- **WORK INSTRUCTIONS**: The data below is to be returned in full and exactly.

- **SOURCE DATA**:
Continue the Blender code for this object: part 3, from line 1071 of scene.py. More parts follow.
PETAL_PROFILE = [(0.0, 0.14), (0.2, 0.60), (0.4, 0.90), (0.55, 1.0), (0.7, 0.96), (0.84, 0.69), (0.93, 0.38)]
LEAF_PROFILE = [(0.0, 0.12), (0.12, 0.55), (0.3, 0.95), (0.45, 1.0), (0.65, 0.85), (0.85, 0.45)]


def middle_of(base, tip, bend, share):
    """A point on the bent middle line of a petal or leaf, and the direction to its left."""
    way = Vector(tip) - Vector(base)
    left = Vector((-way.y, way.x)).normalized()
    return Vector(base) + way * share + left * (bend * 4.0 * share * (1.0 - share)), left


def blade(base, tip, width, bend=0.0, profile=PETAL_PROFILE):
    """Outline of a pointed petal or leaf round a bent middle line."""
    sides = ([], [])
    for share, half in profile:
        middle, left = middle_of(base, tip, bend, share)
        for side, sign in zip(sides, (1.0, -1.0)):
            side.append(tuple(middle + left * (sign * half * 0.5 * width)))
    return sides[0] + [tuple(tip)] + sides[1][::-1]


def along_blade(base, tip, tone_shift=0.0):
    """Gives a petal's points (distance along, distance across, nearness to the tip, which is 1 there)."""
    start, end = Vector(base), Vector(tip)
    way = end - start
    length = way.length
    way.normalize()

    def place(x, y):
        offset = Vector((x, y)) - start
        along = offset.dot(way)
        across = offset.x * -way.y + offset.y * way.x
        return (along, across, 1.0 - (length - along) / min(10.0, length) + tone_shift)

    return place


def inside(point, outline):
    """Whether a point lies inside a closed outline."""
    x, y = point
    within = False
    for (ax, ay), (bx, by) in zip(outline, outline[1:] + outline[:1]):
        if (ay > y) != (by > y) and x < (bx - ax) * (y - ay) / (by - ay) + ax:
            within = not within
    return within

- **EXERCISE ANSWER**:
Continue the Blender code for this object: part 3, from line 1071 of scene.py. More parts follow.
PETAL_PROFILE = [(0.0, 0.14), (0.2, 0.60), (0.4, 0.90), (0.55, 1.0), (0.7, 0.96), (0.84, 0.69), (0.93, 0.38)]
LEAF_PROFILE = [(0.0, 0.12), (0.12, 0.55), (0.3, 0.95), (0.45, 1.0), (0.65, 0.85), (0.85, 0.45)]


def middle_of(base, tip, bend, share):
    """A point on the bent middle line of a petal or leaf, and the direction to its left."""
    way = Vector(tip) - Vector(base)
    left = Vector((-way.y, way.x)).normalized()
    return Vector(base) + way * share + left * (bend * 4.0 * share * (1.0 - share)), left


def blade(base, tip, width, bend=0.0, profile=PETAL_PROFILE):
    """Outline of a pointed petal or leaf round a bent middle line."""
    sides = ([], [])
    for share, half in profile:
        middle, left = middle_of(base, tip, bend, share)
        for side, sign in zip(sides, (1.0, -1.0)):
            side.append(tuple(middle + left * (sign * half * 0.5 * width)))
    return sides[0] + [tuple(tip)] + sides[1][::-1]


def along_blade(base, tip, tone_shift=0.0):
    """Gives a petal's points (distance along, distance across, nearness to the tip, which is 1 there)."""
    start, end = Vector(base), Vector(tip)
    way = end - start
    length = way.length
    way.normalize()

    def place(x, y):
        offset = Vector((x, y)) - start
        along = offset.dot(way)
        across = offset.x * -way.y + offset.y * way.x
        return (along, across, 1.0 - (length - along) / min(10.0, length) + tone_shift)

    return place


def inside(point, outline):
    """Whether a point lies inside a closed outline."""
    x, y = point
    within = False
    for (ax, ay), (bx, by) in zip(outline, outline[1:] + outline[:1]):
        if (ay > y) != (by > y) and x < (bx - ax) * (y - ay) / (by - ay) + ax:
            within = not within
    return within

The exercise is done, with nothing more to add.